Yukarıda sözleşmenin değişen şartlara uyarlanması ilkesinin sözleşmeye bağlılık esasları bakımından değerlendirilmesi konusu genel itibariyle açıklanmış olup bu hususlar somut olaya göre değişkenlik gösterebilmektedir. Bu nedenle hak kaybına uğramamak açısından avukat danışmanlığında hukuki sürecin yürütülmesi faydalı ve doğru olacaktır.


[1] Gürsoy, Kemal Tahir; Hususi Hukukta Clausula Rebus Sic Stantibus (Emprevizyon Nazariyesi), Ankara 1950, syf. 1.

[2] Tezcan, Mehmet; “Clausula Rebus Sic Stantibus İlkesi Ve Sözleşmenin Değişen Koşullara Uyarlanması”, Yayınlanmamış Yüksek Lisans Tezi, 2004, syf. 20.

[3] Gürsoy, Kemal Tahir; Hususi Hukukta Clausula Rebus Sic Stantibus (Emprevizyon Nazariyesi), Ankara 1950,

syf.7.

[4] Karahasan, Mustafa Reşit; Türk Borçlar Hukuku (Özel Borç İlişkileri) İstanbul 2002, s.755; Kaplan (Müdahale), syf. 113.

[5] Schwarz, B.Andreas: Harbin Hususi Akitler Üzerindeki Tesiri (Çev., Belbez, Hikmet), Adliye Dergisi 1944,

S.2, s.191-192;

[6] Şenyüz Doğan, Borçlar Hukuku Genel ve Özel Hükümler, Bursa 2012, s. 225.

[7] Cashin-Ritaine Eleanor : “Emprevizyon, Hardship Ve İşlem Temelinin Çökmesi:  Pacta Sunt Servanda Ve Alman-Fransız Hukuki İlişkilerinde Sözleşmelerin Uyar­lanmasına Giden Yollar”, Çeviren: Başak Baysal, İstanbul Üniversitesi Hukuk Fakültesi Mecmuası, İstanbul 2005, C.63, S. 1-2, s.321-342, s. 321.  

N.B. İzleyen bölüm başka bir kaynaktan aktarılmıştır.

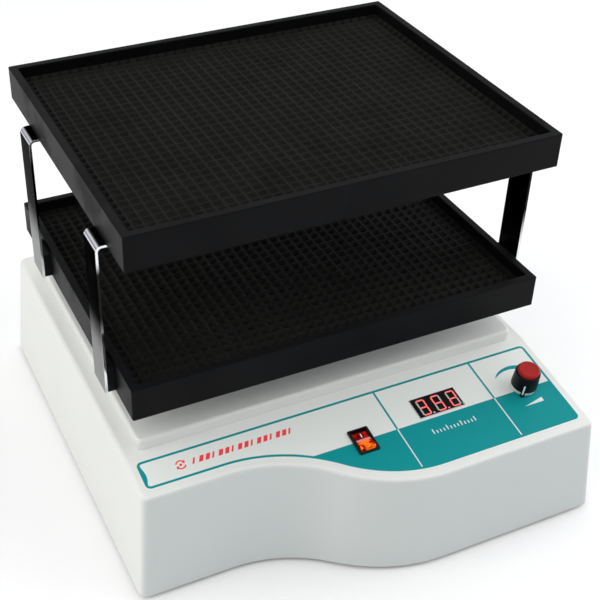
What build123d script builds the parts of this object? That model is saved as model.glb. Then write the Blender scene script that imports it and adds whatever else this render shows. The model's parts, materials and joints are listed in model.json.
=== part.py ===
"""Two-tier orbital shaker: a moulded housing, a belt-driven triple-eccentric
drive and two waffle-floored trays that circle without turning.

Millimetres.  X to the right, Y to the back, Z up.  The origin is the centre
of the housing's footprint, on the bench under the feet.
"""
from build123d import *
import os
from math import atan, cos, degrees, radians, sin, sqrt, tan

os.makedirs("parts", exist_ok=True)

# ---------------------------------------------------------------- housing
FOOT_H = 4.0            # the feet hold the housing this far off the bench
BASE_W = 352.0          # width of the housing along its top edge
BASE_BACK = 188.0       # y of the back wall at the top edge
FRONT_LEFT = -132.0     # y of the set-back left part of the front, at the top
WAVE_DROP = 56.0        # the right part of the front stands this far forward
WAVE_X0 = -109.5        # x where the wave leaves the left part
WAVE_RUN = 155.0        # length of the wave along x
BASE_H = 99.0           # height of the moulding
DRAFT = 4.5             # all four walls lean outwards towards the bottom
WALL = 3.0              # moulding thickness
CORNER_R = 7.0          # vertical corners
RIDGE_R = 3.5           # soft top edges
PANEL_BREAK = -92.0     # y where the top starts to slope down to the front
PANEL_TILT = 9.1        # slope of the control panel, degrees
PLATEAU_W = 328.0       # raised step under the trays
PLATEAU_FRONT = -90.0
PLATEAU_BACK = 176.0
PLATEAU_H = 10.0
PLATEAU_R = 5.5

RIM_Z = FOOT_H + BASE_H
ROOF_Z = RIM_Z + PLATEAU_H
FLARE = BASE_H * tan(radians(DRAFT))    # how far the draft carries each wall out
WAVE_ANGLE = degrees(2 * atan(WAVE_DROP / WAVE_RUN))
WAVE_R = WAVE_RUN / (2 * sin(radians(WAVE_ANGLE)))
WAVE_X1 = WAVE_X0 + WAVE_RUN
FRONT_RIGHT = FRONT_LEFT - WAVE_DROP
PLATEAU_D = PLATEAU_BACK - PLATEAU_FRONT

# ------------------------------------------------------------- eccentrics
AXIS_Y = (PLATEAU_FRONT + PLATEAU_BACK) / 2     # drive axis, middle of the step
THROW = 10.0            # crank radius: the trays describe a 20 mm circle
IDLERS = [(-112.0, AXIS_Y - 62.0), (112.0, AXIS_Y - 62.0), (0.0, AXIS_Y + 92.0)]
RUNNING = 0.06          # radial clearance of a running fit
CHASSIS_Z = 90.0
CHASSIS_T = 4.0
CHASSIS_TOP = CHASSIS_Z + CHASSIS_T
HUB_TOP = ROOF_Z + 3.5
DISC_Z = HUB_TOP + 2.0
PIN_TOP = 143.5

# ------------------------------------------------------------------ trays
TRAY_W = 340.0
TRAY_D = 270.0
TRAY_H = 27.0
TRAY_R = 1.4            # outer vertical corners
TRAY_RIM = 6.5
TRAY_SKIRT = 4.0
TRAY_Y = AXIS_Y - THROW     # the cranks rest pointing to the front
LOWER_Z = 145.5         # underside of the lower tray
UPPER_Z = 273.5         # underside of the upper tray
SKIRT_H = 10.0          # hollow below the tray floor
FLOOR_Z = 14.0          # top of the tray floor above the tray's underside
MAT_H = 3.8
PLATE_T = 3.0

# --------------------------------------------------------------- brackets
BRACKET_W = 25.0
BRACKET_T = 2.0
SPACER_T = 6.0
SPACER_H = 21.0
FLANGE_L = 42.0
BEND_R = 5.0            # outside radius of the bracket's bend
BRACKET_ROWS = {"front": -54.0, "back": 103.0}
SIDES = {"left": -1, "right": 1}

# ------------------------------------------------------------ panel parts
# Places on the panel are (x, distance down the slope from the break line).
LABEL_X = 171.0
LABEL_TOP = 6.2
LABEL_MARGIN = 6.0      # between the label's lower edge and the front edge
LABEL_T = 0.3
LABEL_R = 6.5           # its four corners
SWITCH = (-2.4, -49.1)
SWITCH_W = 17.2
SWITCH_L = 22.7
DISPLAY = (69.8, -36.4)
DISPLAY_W = 40.8
DISPLAY_L = 19.4
KNOB = (143.6, -46.9)

PIECES = {}             # node name -> finished builder
SCREWS = {}             # node name -> sets of screws that share the node
PLAY = 0.1              # radial play of a screw in its hole

PANEL = Plane(
    origin=(0, PANEL_BREAK, RIM_Z),
    x_dir=(1, 0, 0),
    z_dir=(0, -sin(radians(PANEL_TILT)), cos(radians(PANEL_TILT))),
)


def panel_z(y):
    """Height of the panel surface at y."""
    return RIM_Z + (y - PANEL_BREAK) * tan(radians(PANEL_TILT))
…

[8]  TBK Madde 138- “Sözleşmenin yapıldığı sırada taraflarca öngörülmeyen ve öngörülmesi de beklenmeyen olağanüstü bir durum, borçludan kaynaklanmayan bir sebeple ortaya çıkar ve sözleşmenin yapıldığı sırada mevcut olguları, kendisinden ifanın istenmesini dürüstlük kurallarına aykırı düşecek derecede borçlu aleyhine değiştirir ve borçlu da borcunu henüz ifa etmemiş veya ifanın aşırı ölçüde güçleşmesinden doğan haklarını saklı tutarak ifa etmiş olursa borçlu, hâkimden sözleşmenin yeni koşullara uyarlanmasını isteme, bu mümkün olmadığı takdirde sözleşmeden dönme hakkına sahiptir. Sürekli edimli sözleşmelerde borçlu, kural olarak dönme hakkının yerine fesih hakkını kullanır.”

[9] Havutçu Ayşe, “İfa Engelleri ve İfa Engellerine Bağlanan Hukuki Sonuçlar”, Prof. Dr. Cevdet Yavuz’a Armağan, İstanbul 2011, s. 335.